Publication: Journal of Private Enterprise
Publication Date: 22-MAR-08
Format: Online
Delivery: Immediate Online Access
Full Article Title: On the monopoly of rule enforcement.(Essay)

Article Excerpt
I. Episodes

A man travelling at night in the New York subway is menacingly surrounded by five young men brandishing long screwdrivers. He shoots and wounds all five, one grievously. His plea of self-defense is vitiated by his disproportionate use of force. Convicted and sentenced to a long prison term, he fights a protracted legal battle financed by donations, and is finally acquitted on appeal.

In a French school, a teenage boy misbehaves, disrupts the class, and ends up kicking everyone in sight, including the teacher. The assistant head takes him to his office and spanks him. The head of the school suspends the assistant head on the spot, and he is prosecuted under the act forbidding corporal punishment. He is acquitted because he did not humiliate the boy (as he would have done if he had spanked his bottom in front of the class).

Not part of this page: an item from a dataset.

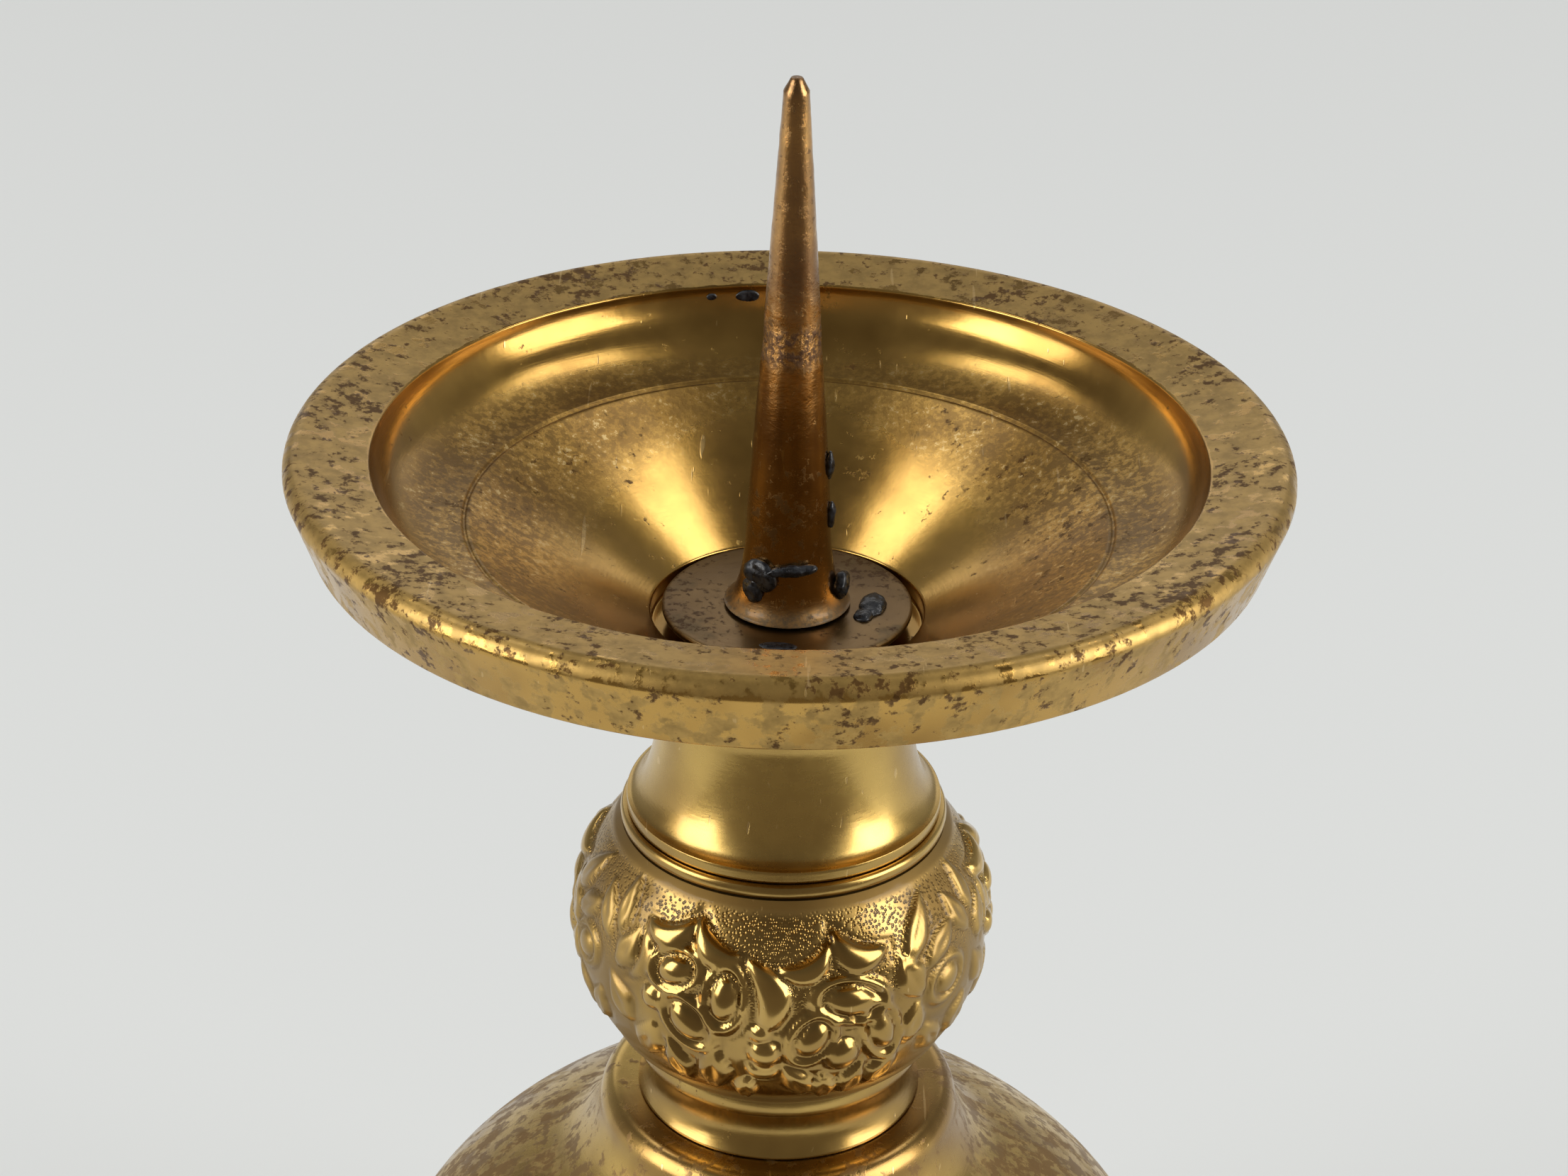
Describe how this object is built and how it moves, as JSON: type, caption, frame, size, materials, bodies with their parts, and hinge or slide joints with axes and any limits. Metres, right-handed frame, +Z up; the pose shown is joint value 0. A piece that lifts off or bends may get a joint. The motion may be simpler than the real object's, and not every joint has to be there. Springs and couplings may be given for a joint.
{
  "type": "altar candlestick",
  "caption": "Brass pricket candlestick: spike on a raised disc in a deep funnel drip pan, on a turned stem with ball knop, bulb and flared foot.",
  "frame": {"origin": "centre of the foot's resting plane, on the axis of turning", "axes": "+Z up along the axis of turning, towards the tip of the spike"},
  "size_m": [0.06, 0.06, 0.1198],
  "materials": {
    "lacquered_brass": "turned brass under old clear lacquer, speckled brown where the lacquer has worn through",
    "polished_brass": "bright polished cast brass with dark ground between the relief",
    "worn_brass": "satin brass with mottled brown tarnish",
    "heated_brass": "brass browned by flame, with soot and wax residue",
    "rod_steel": "dull drawn steel"
  },
  "bodies": {
    "stem": {"foot": "worn_brass", "waist_ring": "lacquered_brass", "bulb_body": "worn_brass", "collar": "polished_brass", "lower_ball_ring": "polished_brass", "knop_ball": "polished_brass", "upper_ball_ring": "polished_brass", "neck": "lacquered_brass", "tie_rod": "rod_steel", "rod_washer": "rod_steel", "rod_nut": "rod_steel"},
    "pan": {"drip_pan": "lacquered_brass", "pan_bush": "worn_brass"},
    "disc": {"pricket_disc": "heated_brass"},
    "spike": {"pricket_spike": "heated_brass", "disc_ferrule": "worn_brass"}
  },
  "joints": [
    {"name": "pan_lift", "type": "slide", "parent": "stem", "child": "pan", "axis": [0, 0, 1], "range_m": [0, 0.008]},
    {"name": "pricket_rise", "type": "slide", "parent": "pan", "child": "disc", "axis": [0, 0, 1], "range_m": [0, 0.005]},
    {"name": "pricket_turn", "type": "hinge", "parent": "disc", "child": "spike", "pos_m": [0, 0, 0.09], "axis": [0, 0, 1], "range_deg": [0, 1800]}
  ],
  "couplings": [
    {"joint": "pricket_turn", "follows": "pricket_rise", "rad_per_m": 6283.2}
  ]
}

After the July 2005 terrorist attacks on London Transport, police shoot dead an innocent foreigner, mistaking him for a terrorist. In the ensuing storm of indignation, the police are severely blamed for not ascertaining the intentions of their victim. The article in The Economist discussing the matter is entitled 'Excuse Me, But Are You A Suicide Bomber?'

II. The Monopoly of Enforcement

1. Rule Enforcement as a Public Good

It is a well-understood problem of public goods that because it is very difficult or morally repugnant to exclude any member of the public from enjoying such goods if they are provided at all, each individual member will choose to enjoy them without contributing to their cost. In other words, he will choose to be a free rider. Obviously, if everyone tries to be a free rider, no contribution is made to the cost, and the public good cannot be provided at all. Logically, therefore, everybody cannot be a free rider. Some--at least a critical minimum number--must contribute for the public good to be produced so that all, contributors and free riders alike, can enjoy it.

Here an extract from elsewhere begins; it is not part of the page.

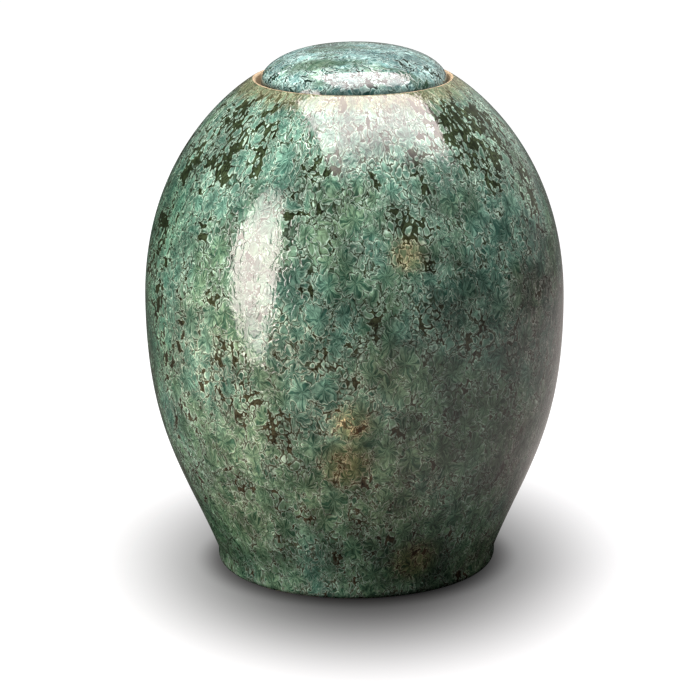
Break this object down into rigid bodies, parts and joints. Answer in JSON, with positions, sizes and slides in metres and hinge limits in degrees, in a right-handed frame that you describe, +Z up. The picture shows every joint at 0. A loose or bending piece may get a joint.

In a world where each person is motivated by the good of all, presumably all would contribute. The public goods problem would not arise. In a world where each person pursued mostly his own interest, two solutions would be open.

One is for an authority with sufficient backup force--the state--to compel some or all individuals to contribute by taxing them on some basis. The angelic version of democratic theory supposes that all individuals positively wish to be so compelled, because compulsion ensures that all will contribute equitably. Adult versions of democratic theory tell us that a majority of people will accept compulsion provided the major part of taxation falls on the minority, so that the majority gets at least a little bit of a free ride.

The other solution is the state-of-nature one in which the state does not intervene (or there is no state), and any contribution to producing a public good is voluntary. Received wisdom from mainstream economics holds that voluntary contributions would be irrational; hence the public good either could not be produced at all, or only to a suboptimal extent. Optimality criteria are contestable, but this is not the place to explore that particular controversy. For the present purpose, what we need is to relax the received wisdom about voluntary contribution being necessarily inadequate or nil. It is the wrong kind of a priori reasoning to deny the possibility that some individuals attach a high enough 'utility' to a public good to contribute to its cost rather than allow it to fail altogether, given the requisite probability that enough other individuals will also contribute for the same reason. The secret of this voluntary solution is the reliance of each contributor on a reciprocal probability (1) that each accords to others behaving the right way,--a probability that serves as the foundation of a coordination equilibrium or convention.

Instead of any public good in general, consider next the particular public good of the enforcement of beneficial rules, notably rules against torts and rules of civility. It is true of many such rules that if they are upheld, a temptation is provided to breach them or at least not to contribute to their enforcement, but to free-ride instead. Hence enforcement is necessary by punishment of some kind or the credible threat thereof. We can consider that the rule is self-enforcing, i.e., an equilibrium, if the conditions for generating voluntary contributions to the cost and effort of enforcement are fulfilled.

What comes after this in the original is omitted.